** BEGIN **

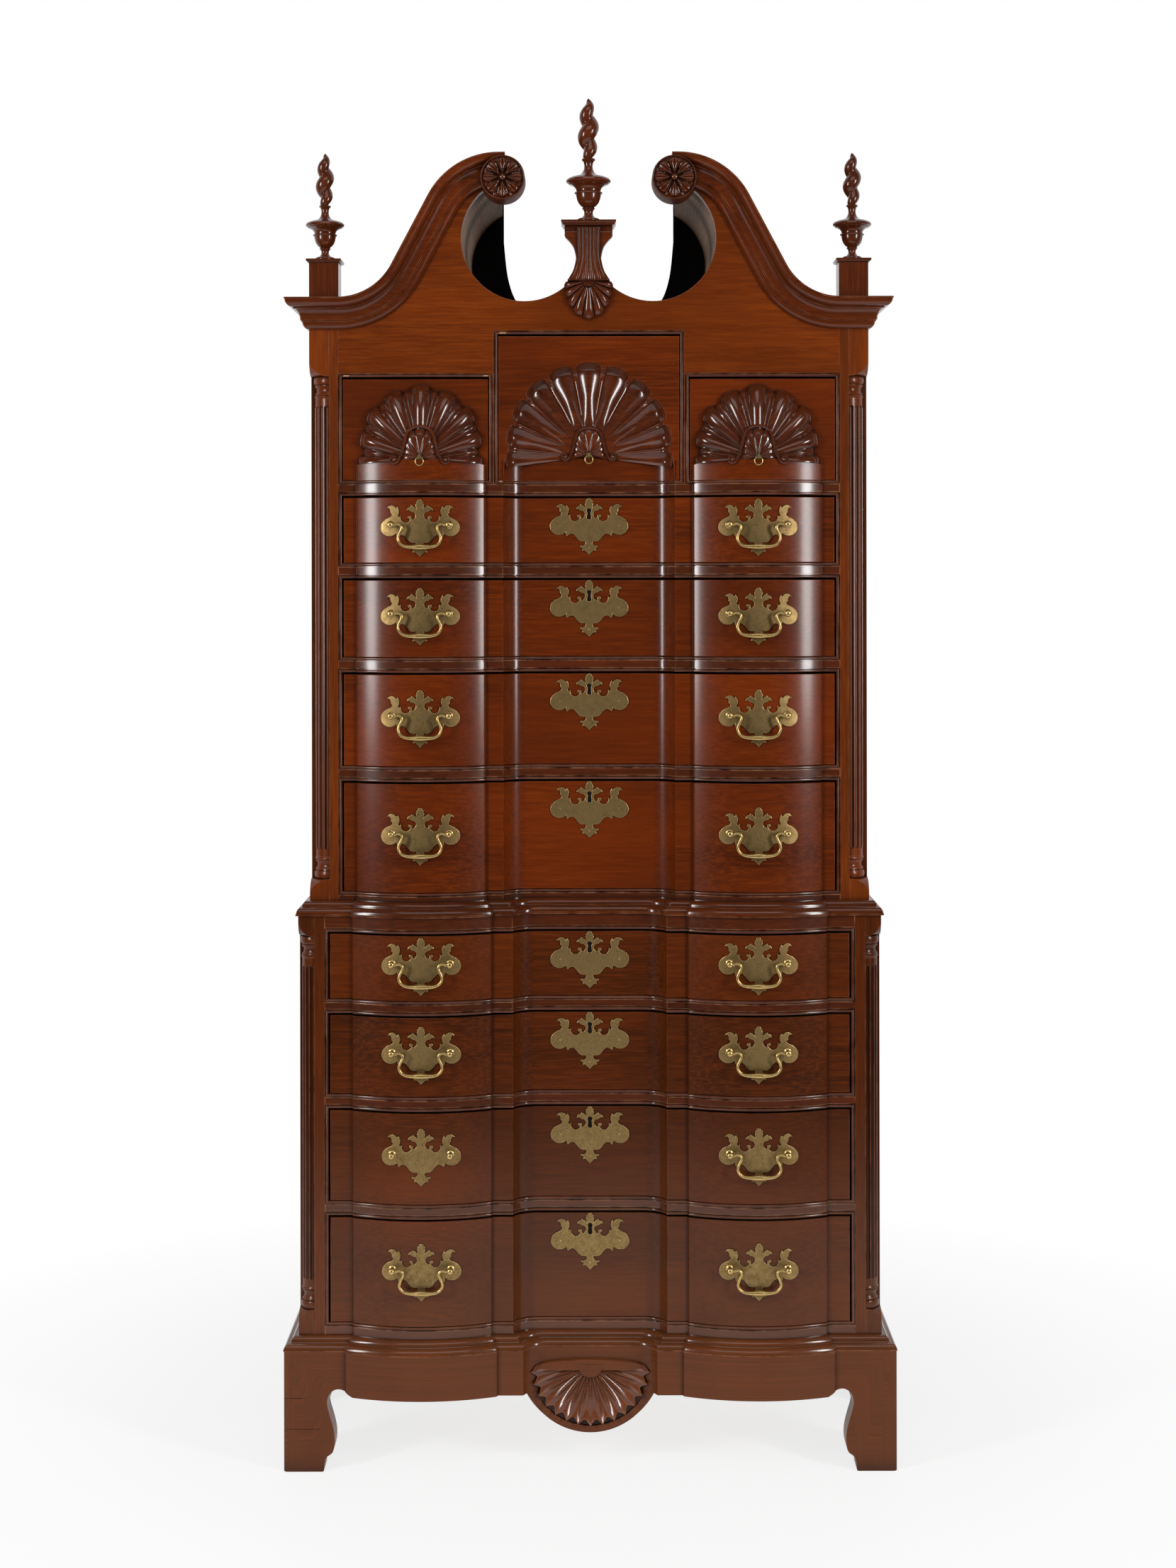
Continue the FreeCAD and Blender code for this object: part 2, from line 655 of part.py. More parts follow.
def rosettes():
    """Drum with two lobed petals to each eighth, rising to a small boss."""
    def section(angle, swell):
        rise = ROSETTE_CARVING - LOBE_RELIEF * 0.5 * (1 - swell)
        return [(3, 0), (3, ROSETTE_CARVING * 0.6), (ROSETTE_R * 0.7, rise),
                (ROSETTE_R - 1, 0)]

    halves = [fan(ROSETTE_PETALS, 180, start, section) for start in (0, 180)]
    place = V(-ROSETTE_X, UPPER.front - ROSETTE_OUT, ROSETTE_Z)
    solids = [rosette_drum()] + [half.translated(place) for half in halves]
    return [s for solid in solids for s in both(solid)]


def hole_disc(y, depth, radius=HOLE_R):
    return disc(-HOLE_X, y, HOLE_Z, radius, depth, HOLE_SIDES)


def tympanum():
    """Scroll board: swan-neck top, two round holes and the stem behind the centre plinth."""
    y = UPPER.front
    top = neck_points(-UPPER_OPEN, -ROSETTE_X, 0, y)
    down = [V(-ROSETTE_X, y, HOLE_Z), V(0, y, HOLE_Z), V(0, y, CENTRE_SHELL_TOP),
            V(-SHELL_OPEN, y, CENTRE_SHELL_TOP), V(-SHELL_OPEN, y, SIDE_SHELL_TOP),
            V(-UPPER_OPEN, y, SIDE_SHELL_TOP)]
    left = prism(top + down, V(0, TYMPANUM_THICK, 0))
    stem_top = PLINTH_TOP - PLINTH_CAP
    stem = box(-STEM_HALF, 0, y, y + TYMPANUM_THICK, CENTRE_SHELL_TOP, stem_top)
    left = left.cut(hole_disc(y - 1, TYMPANUM_THICK + 2)).fuse(stem)
    left = left.cut(rosette_drum())
    return [left.fuse(mirrored(left)).removeSplitter()]


def upper_back():
    """Back board, carried up behind the bonnet, with its U-shaped opening."""
    low = HOLE_Z - HOLE_R
    edge = -UPPER.half + SIDE_THICK
    top = neck_points(edge, -ROSETTE_X, ROOF_THICK, BACK_IN)
    left = prism(top + [V(-ROSETTE_X, BACK_IN, LOWER_TOP), V(edge, BACK_IN, LOWER_TOP)],
                 V(0, BACK_THICK, 0))
    left = left.fuse(box(-ROSETTE_X, 0, BACK_IN, BACK, LOWER_TOP, HOLE_Z))
    shoulder = HOLE_Z + HOLE_R / 2
    bend = curve((-BACK_HOLE_HALF, shoulder),
                 (BACK_HOLE_BEND_IN - BACK_HOLE_HALF, low + HOLE_R * 0.45),
                 (BACK_HOLE_FOOT_IN - HOLE_X, low), 5)
    outline = [(0, low), (0, CREST), (-BACK_HOLE_HALF, CREST), (-BACK_HOLE_HALF, shoulder)]
    left = left.cut(prism([V(x, BACK_IN, z) for x, z in outline + bend], V(0, BACK_THICK, 0)))
    return [left.fuse(mirrored(left)).removeSplitter()]


def bonnet_boards():
    """Curved roof boards, hole linings, scroll ends and the floor of the channel."""
    start = UPPER.front + TYMPANUM_THICK
    outer = neck_points(-UPPER.half, -ROSETTE_X, 0, start)
    inner = neck_points(-UPPER.half, -ROSETTE_X, ROOF_THICK, start)
    roof = prism(outer + list(reversed(inner)), V(0, BACK - start, 0))
    depth = BACK_IN - start
    ring = hole_disc(start, depth, HOLE_R + LINING_THICK).cut(hole_disc(start, depth))
    keep = box(-HOLE_X - HOLE_R - LINING_THICK, -ROSETTE_X, start, BACK_IN, HOLE_Z,
               HOLE_Z + HOLE_R + LINING_THICK)
    keep = keep.fuse(box(-HOLE_X - HOLE_R - LINING_THICK, -HOLE_X, start, BACK_IN,
                         HOLE_Z - HOLE_R - LINING_THICK, HOLE_Z))
    lining = ring.common(keep.removeSplitter())
    reach = math.sqrt((HOLE_R + LINING_THICK) ** 2 - (ROSETTE_X - HOLE_X) ** 2)
    end = box(-ROSETTE_X - LINING_THICK, -ROSETTE_X, start + FRONT_THICK, BACK_IN,
              HOLE_Z + reach, CREST - ROOF_THICK)
    floor = box(-HOLE_X, HOLE_X, start, BACK_IN, HOLE_Z - HOLE_R - LINING_THICK,
                HOLE_Z - HOLE_R)
    return both(roof) + both(lining.cut(end)) + both(end) + [floor]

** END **

DO THIS → Return nothing but the lines from the first line of the listing through the line with "(ROSETTE_R - 1, 0)]", please, keeping every one of them unchanged.

CORRECT OUTPUT →
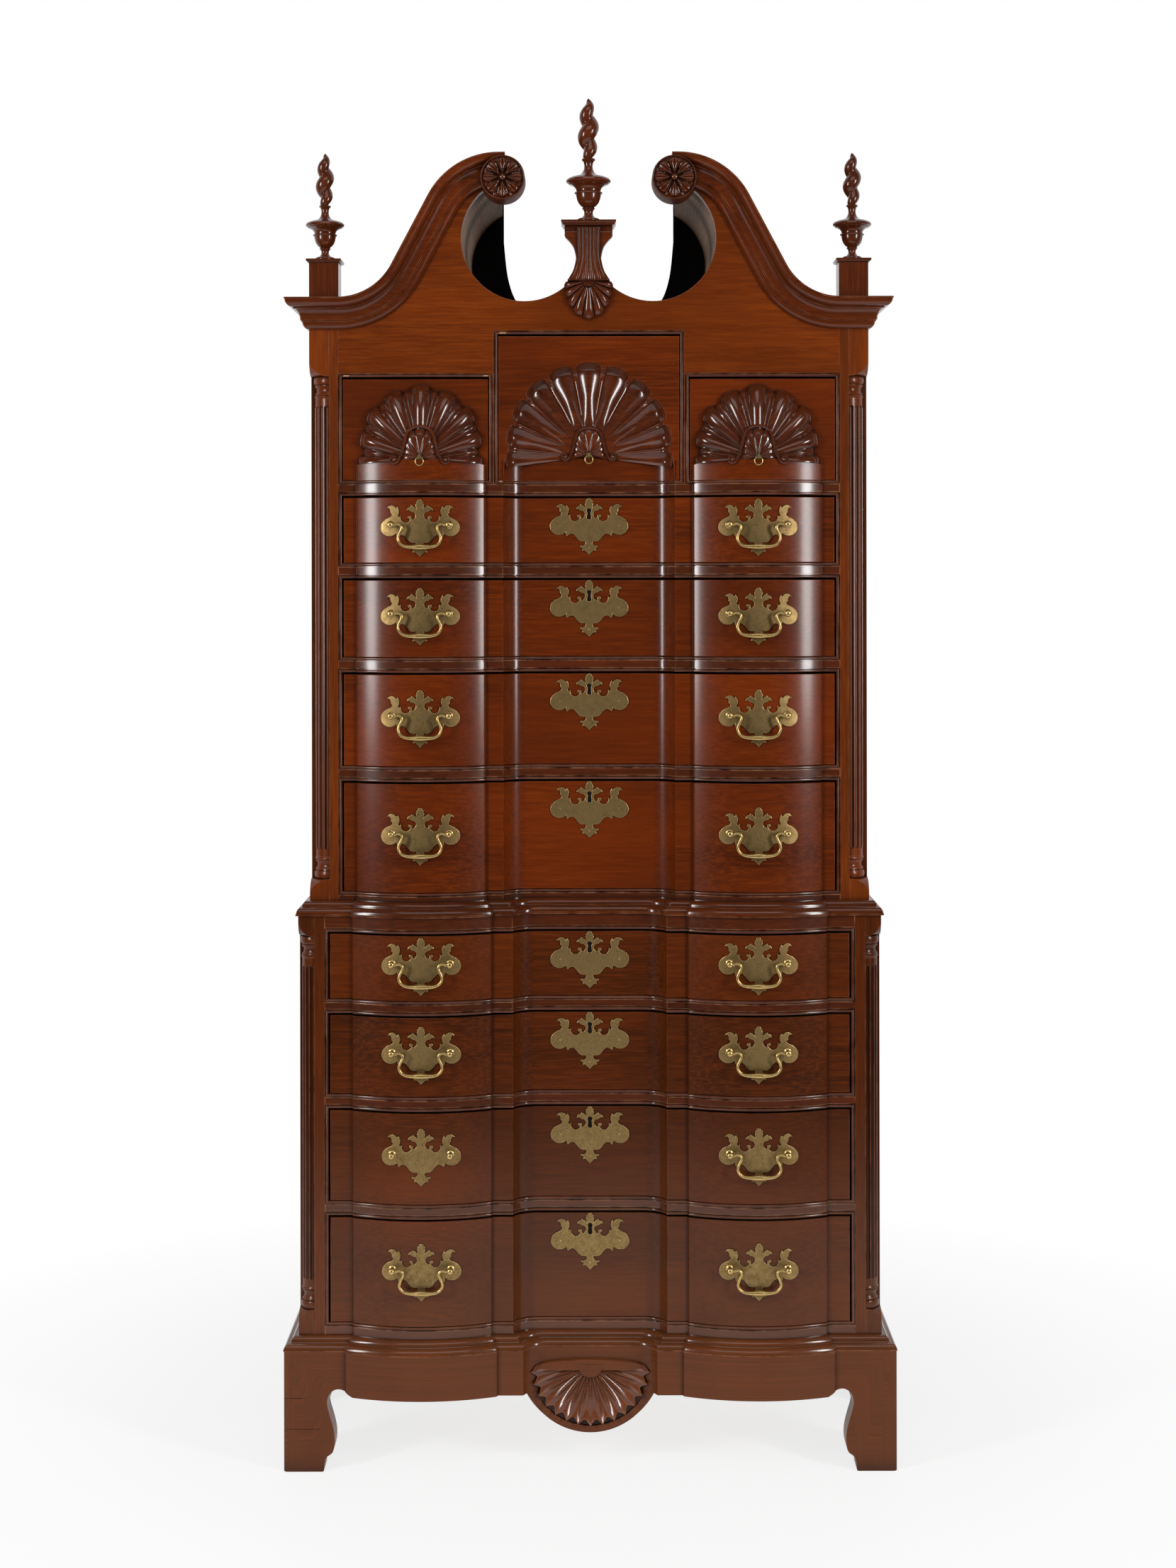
Continue the FreeCAD and Blender code for this object: part 2, from line 655 of part.py. More parts follow.
def rosettes():
    """Drum with two lobed petals to each eighth, rising to a small boss."""
    def section(angle, swell):
        rise = ROSETTE_CARVING - LOBE_RELIEF * 0.5 * (1 - swell)
        return [(3, 0), (3, ROSETTE_CARVING * 0.6), (ROSETTE_R * 0.7, rise),
                (ROSETTE_R - 1, 0)]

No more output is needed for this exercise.